■ **Problem to work on**
From the listing below, copy only the lines running from the line that contains "The build123d and" to the line that contains "self.way = way", both included.

[Stored data entries]
# # # # # # #

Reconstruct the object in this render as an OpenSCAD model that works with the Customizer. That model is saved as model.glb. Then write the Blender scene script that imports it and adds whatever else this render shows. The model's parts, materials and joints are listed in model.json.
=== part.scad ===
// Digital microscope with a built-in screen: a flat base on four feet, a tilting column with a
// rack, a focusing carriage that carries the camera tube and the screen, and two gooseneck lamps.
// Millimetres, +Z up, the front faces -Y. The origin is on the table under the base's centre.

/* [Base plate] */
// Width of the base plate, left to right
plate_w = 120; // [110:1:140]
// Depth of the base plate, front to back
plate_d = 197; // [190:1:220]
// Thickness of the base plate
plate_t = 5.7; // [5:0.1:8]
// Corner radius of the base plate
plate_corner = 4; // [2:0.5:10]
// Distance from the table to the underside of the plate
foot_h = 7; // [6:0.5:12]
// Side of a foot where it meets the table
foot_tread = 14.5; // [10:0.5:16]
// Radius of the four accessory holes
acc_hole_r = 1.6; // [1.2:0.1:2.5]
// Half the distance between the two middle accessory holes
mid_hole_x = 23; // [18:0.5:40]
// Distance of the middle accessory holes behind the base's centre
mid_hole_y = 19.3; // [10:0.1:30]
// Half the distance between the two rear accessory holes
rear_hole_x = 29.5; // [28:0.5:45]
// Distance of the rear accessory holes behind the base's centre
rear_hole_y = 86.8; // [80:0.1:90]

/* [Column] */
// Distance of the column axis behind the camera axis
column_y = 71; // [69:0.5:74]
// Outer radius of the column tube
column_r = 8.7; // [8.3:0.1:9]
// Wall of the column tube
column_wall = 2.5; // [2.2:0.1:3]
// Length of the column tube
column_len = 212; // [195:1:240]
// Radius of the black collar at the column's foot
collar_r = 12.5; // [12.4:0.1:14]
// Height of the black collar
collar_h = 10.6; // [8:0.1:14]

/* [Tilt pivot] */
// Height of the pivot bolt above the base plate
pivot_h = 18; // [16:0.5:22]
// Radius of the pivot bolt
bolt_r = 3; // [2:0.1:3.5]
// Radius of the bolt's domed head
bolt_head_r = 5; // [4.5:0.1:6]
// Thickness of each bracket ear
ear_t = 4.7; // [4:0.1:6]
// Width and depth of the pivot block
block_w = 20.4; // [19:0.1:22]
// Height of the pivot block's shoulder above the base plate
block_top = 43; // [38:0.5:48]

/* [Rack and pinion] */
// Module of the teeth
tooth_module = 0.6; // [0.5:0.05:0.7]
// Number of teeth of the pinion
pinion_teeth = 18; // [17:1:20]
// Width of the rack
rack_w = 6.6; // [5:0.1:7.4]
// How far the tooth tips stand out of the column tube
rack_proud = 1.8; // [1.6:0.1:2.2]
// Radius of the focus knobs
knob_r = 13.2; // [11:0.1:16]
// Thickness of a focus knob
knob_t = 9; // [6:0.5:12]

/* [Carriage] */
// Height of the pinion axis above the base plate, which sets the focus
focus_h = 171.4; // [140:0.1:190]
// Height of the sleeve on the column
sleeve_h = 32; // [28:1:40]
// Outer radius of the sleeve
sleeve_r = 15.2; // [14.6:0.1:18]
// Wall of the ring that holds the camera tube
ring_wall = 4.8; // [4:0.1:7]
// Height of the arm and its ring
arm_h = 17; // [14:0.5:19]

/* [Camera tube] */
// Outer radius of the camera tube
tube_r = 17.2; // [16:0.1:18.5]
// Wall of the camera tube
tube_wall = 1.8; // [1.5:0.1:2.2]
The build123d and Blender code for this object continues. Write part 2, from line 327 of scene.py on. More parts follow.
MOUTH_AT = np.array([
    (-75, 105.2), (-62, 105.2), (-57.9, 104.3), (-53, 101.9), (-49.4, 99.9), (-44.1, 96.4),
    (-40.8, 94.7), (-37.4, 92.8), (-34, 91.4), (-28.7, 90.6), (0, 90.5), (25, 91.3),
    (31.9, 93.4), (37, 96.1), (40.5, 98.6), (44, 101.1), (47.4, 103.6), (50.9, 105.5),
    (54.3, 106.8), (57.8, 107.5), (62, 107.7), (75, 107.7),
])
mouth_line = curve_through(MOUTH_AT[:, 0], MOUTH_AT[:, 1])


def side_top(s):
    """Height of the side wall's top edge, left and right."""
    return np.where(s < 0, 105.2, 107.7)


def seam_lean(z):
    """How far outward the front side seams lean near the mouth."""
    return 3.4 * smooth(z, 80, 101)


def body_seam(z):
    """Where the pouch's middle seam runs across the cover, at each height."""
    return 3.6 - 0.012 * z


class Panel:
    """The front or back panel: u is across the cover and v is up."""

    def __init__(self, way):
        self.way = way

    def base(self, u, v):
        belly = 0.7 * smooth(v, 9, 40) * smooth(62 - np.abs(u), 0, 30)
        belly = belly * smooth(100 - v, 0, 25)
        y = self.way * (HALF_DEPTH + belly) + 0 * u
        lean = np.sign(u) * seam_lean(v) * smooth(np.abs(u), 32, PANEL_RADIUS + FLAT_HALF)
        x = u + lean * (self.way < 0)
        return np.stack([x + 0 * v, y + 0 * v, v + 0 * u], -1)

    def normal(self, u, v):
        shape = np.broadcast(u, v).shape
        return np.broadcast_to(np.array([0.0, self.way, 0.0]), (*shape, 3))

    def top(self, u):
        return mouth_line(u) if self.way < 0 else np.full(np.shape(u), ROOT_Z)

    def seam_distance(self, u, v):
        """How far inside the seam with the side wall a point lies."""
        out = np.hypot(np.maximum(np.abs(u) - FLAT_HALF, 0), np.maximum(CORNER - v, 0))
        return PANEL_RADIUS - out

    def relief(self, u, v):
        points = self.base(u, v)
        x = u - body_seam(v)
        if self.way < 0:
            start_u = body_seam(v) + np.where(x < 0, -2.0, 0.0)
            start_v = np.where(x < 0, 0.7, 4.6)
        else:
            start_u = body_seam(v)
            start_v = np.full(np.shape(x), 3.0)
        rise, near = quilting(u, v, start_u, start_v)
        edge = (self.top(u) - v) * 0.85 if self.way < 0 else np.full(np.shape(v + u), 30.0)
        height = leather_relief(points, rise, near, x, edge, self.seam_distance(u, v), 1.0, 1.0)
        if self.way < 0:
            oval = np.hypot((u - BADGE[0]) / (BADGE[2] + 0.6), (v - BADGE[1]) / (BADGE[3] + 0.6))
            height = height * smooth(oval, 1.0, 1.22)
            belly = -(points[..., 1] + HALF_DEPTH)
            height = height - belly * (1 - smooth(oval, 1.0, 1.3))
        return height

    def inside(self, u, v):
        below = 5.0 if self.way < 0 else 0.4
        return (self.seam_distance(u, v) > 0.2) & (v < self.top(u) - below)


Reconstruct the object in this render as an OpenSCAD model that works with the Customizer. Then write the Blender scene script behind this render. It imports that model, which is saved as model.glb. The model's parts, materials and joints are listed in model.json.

# # # # # # #

■ **The response**
The build123d and Blender code for this object continues. Write part 2, from line 327 of scene.py on. More parts follow.
MOUTH_AT = np.array([
    (-75, 105.2), (-62, 105.2), (-57.9, 104.3), (-53, 101.9), (-49.4, 99.9), (-44.1, 96.4),
    (-40.8, 94.7), (-37.4, 92.8), (-34, 91.4), (-28.7, 90.6), (0, 90.5), (25, 91.3),
    (31.9, 93.4), (37, 96.1), (40.5, 98.6), (44, 101.1), (47.4, 103.6), (50.9, 105.5),
    (54.3, 106.8), (57.8, 107.5), (62, 107.7), (75, 107.7),
])
mouth_line = curve_through(MOUTH_AT[:, 0], MOUTH_AT[:, 1])


def side_top(s):
    """Height of the side wall's top edge, left and right."""
    return np.where(s < 0, 105.2, 107.7)


def seam_lean(z):
    """How far outward the front side seams lean near the mouth."""
    return 3.4 * smooth(z, 80, 101)


def body_seam(z):
    """Where the pouch's middle seam runs across the cover, at each height."""
    return 3.6 - 0.012 * z


class Panel:
    """The front or back panel: u is across the cover and v is up."""

    def __init__(self, way):
        self.way = way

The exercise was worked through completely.